Il existe plusieurs types de notices en vigueur à Interpol. La notice rouge concerne les mandats d'arrêt internationaux, la notice bleue est utilisée pour recueillir des informations sur des individus concernant leur identité alors que la notice verte est adressée aux pays membres d'Interpol pour les alerter et communiquer des informations sur des individus.
La notice jaune est utilisée pour aider à retrouver des personnes disparues et la notice orange comprend des mises en garde sécuritaires sur d'éventuelles menaces, comme les explosifs.A cela s'ajoutent quarante-trois Algériens et quatre ressortissants français et émiratis recherchés par l'Algérie pour l'année 2011 auprès d'Interpol. Sur le site d'Interpol, 9 ressortissants algériens font l'objet de notices avec photos. On retrouve notamment l'ex-PDG de Khalifa Bank, Abdelmoumène Khalifa (détenu actuellement en Grande-Bretagne), Anouar Haddam, ancien dirigeant du FIS, Belmokhar Mokhtar alias « Laouar », activiste au sein d'al Qaïda au Maghreb islamique (Aqmi).

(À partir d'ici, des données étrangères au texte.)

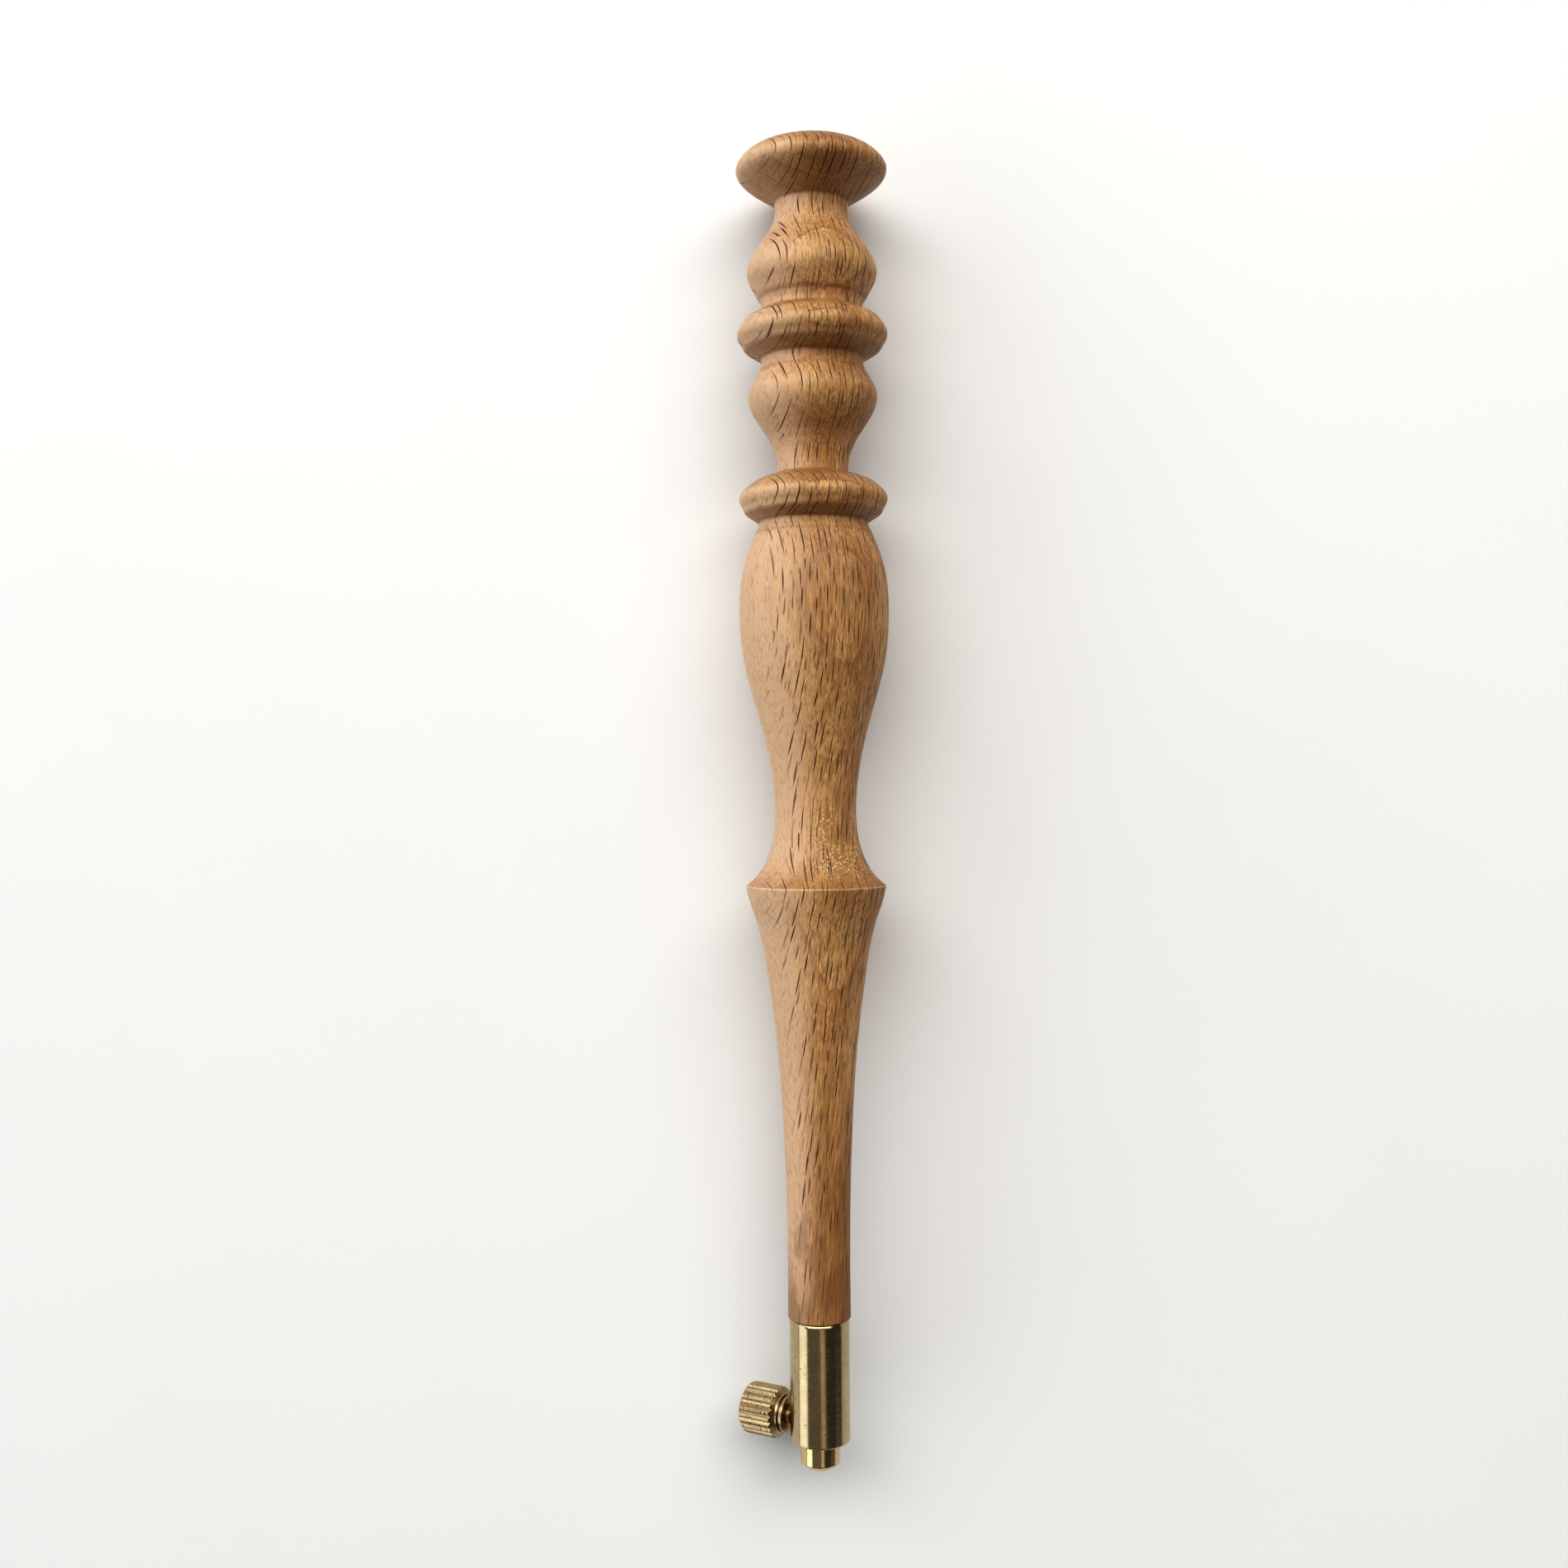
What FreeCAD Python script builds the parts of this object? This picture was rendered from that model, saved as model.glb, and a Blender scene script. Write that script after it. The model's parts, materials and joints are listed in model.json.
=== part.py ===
import FreeCAD, Part
import math
import os

# Turned beech handle for a tambour embroidery hook, with a brass needle chuck.
# Millimetres. The origin is the middle of the needle bore's mouth, +Y runs up
# the handle to the finial and +Z is up with the handle lying on a table.

Vector = FreeCAD.Vector
Y_AXIS = Vector(0, 1, 0)
ORIGIN = Vector(0, 0, 0)

# brass core
NOSE_R = 2.40
NOSE_CHAMFER = 0.57
NEEDLE_BORE_R = 1.05
NEEDLE_BORE_TOP_Y = 20.0
CORE_TOP_Y = 10.50
CORE_TOP_CHAMFER = 0.20

# brass sleeve over the core
SLEEVE_R = 3.62
SLEEVE_BOTTOM_Y = 3.15
SLEEVE_LIP_RADIUS = 0.30
SLEEVE_TOP_CHAMFER = 0.15
GLUE_GAP = 0.02
SEAT_GAP = 0.03

# wood
WOOD_END_Y = 18.0
WOOD_END_R = 3.80
WOOD_END_ROUND = 0.15
TENON_R = 2.90
TENON_CHAMFER = 0.30

# thumbscrew: lengths are distances from the handle's own axis
SCREW_Y = 5.40
SCREW_DROP_DEG = 30.0
SHANK_R = 1.25
SHANK_TIP = 1.15
SHANK_TIP_CHAMFER = 0.25
SHANK_HOLE_START = 0.50
RUNNING_GAP = 0.05
SPIGOT_R = 1.00
SPIGOT_END = 7.50
SOCKET_END = 7.60
KNOB_FACE = 4.27
SMALL_COLLAR_R = 2.17
SMALL_COLLAR_END = 4.72
GROOVE_R = 2.02
GROOVE_END = 4.80
LARGE_COLLAR_R = 2.35
LARGE_COLLAR_END = 5.10
COLLAR_CHAMFER = 0.08
HEAD_R = 3.05
HEAD_START = 5.60
HEAD_END = 9.98
HEAD_CHAMFER = 0.38
HEAD_DISH_R = 1.90
HEAD_DISH_DEPTH = 0.20
KNURL_TEETH = 22
KNURL_DEPTH = 0.22

# how far a cutting tool runs past the face that it starts or ends at
CUT_OVERRUN = 1.0

# The wood's outline, finial first. Each stretch is one smooth cut of the
# turning tool, as (height up the handle, radius), and a crease ends it.
FINIAL = [(160.0, 0.0), (159.6, 3.6), (158.4, 7.7), (156.65, 9.12), (154.5, 7.35), (152.6, 4.45)]
UPPER_BULB = [
    (152.6, 4.45),
    (151.2, 4.42),
    (149.4, 5.05),
    (146.9, 6.75),
    (143.9, 7.83),
    (141.7, 6.85),
    (139.5, 6.1),
]
UPPER_RING = [(139.5, 6.1), (138.3, 8.0), (136.7, 9.1), (135.1, 8.1), (133.7, 6.25)]
LOWER_BULB = [
    (133.7, 6.25),
    (132.4, 6.45),
    (129.4, 7.8),
    (126.8, 7.0),
    (124.4, 5.45),
    (122.4, 4.53),
    (119.95, 4.25),
]
LOWER_RING = [(119.95, 4.25), (118.65, 7.35), (116.9, 8.98), (115.15, 7.95), (114.0, 6.6)]
GRIP = [
    (114.0, 6.6),
    (112.2, 7.3),
    (109.0, 8.42),
    (102.8, 9.02),
    (97.0, 8.47),
    (91.0, 6.87),
    (85.5, 5.53),
    (79.5, 4.88),
    (74.6, 5.46),
    (72.2, 6.55),
    (70.15, 8.48),
]
TAPER = [
    (70.15, 8.48),
    (68.8, 8.2),
    (66.0, 7.26),
    (60.0, 6.0),
    (52.0, 4.96),
    (42.0, 4.22),
    (32.0, 3.85),
    (WOOD_END_Y + WOOD_END_ROUND, WOOD_END_R),
]
CUTS = [FINIAL, UPPER_BULB, UPPER_RING, LOWER_BULB, LOWER_RING, GRIP, TAPER]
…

Où en est-on avec l'extradition d'Abdelmoumène Khalifa ?
Il s'agit-là d'une question qui relève de la justice. Même si l'Angleterre est membre d'Interpol, il n'en demeure pas moins que ce sont les relations et les conventions bilatérales entre les deux pays qui déterminent l'extradition. L'appareil judiciaire britannique est un peu complexe mais la procédure est en cours. L'extradition est un acte judiciaire qui relève de l'autorité judiciaire. Le BCN participe à l'étape pré-extradition, ainsi qu'à la procédure de remise des inculpés.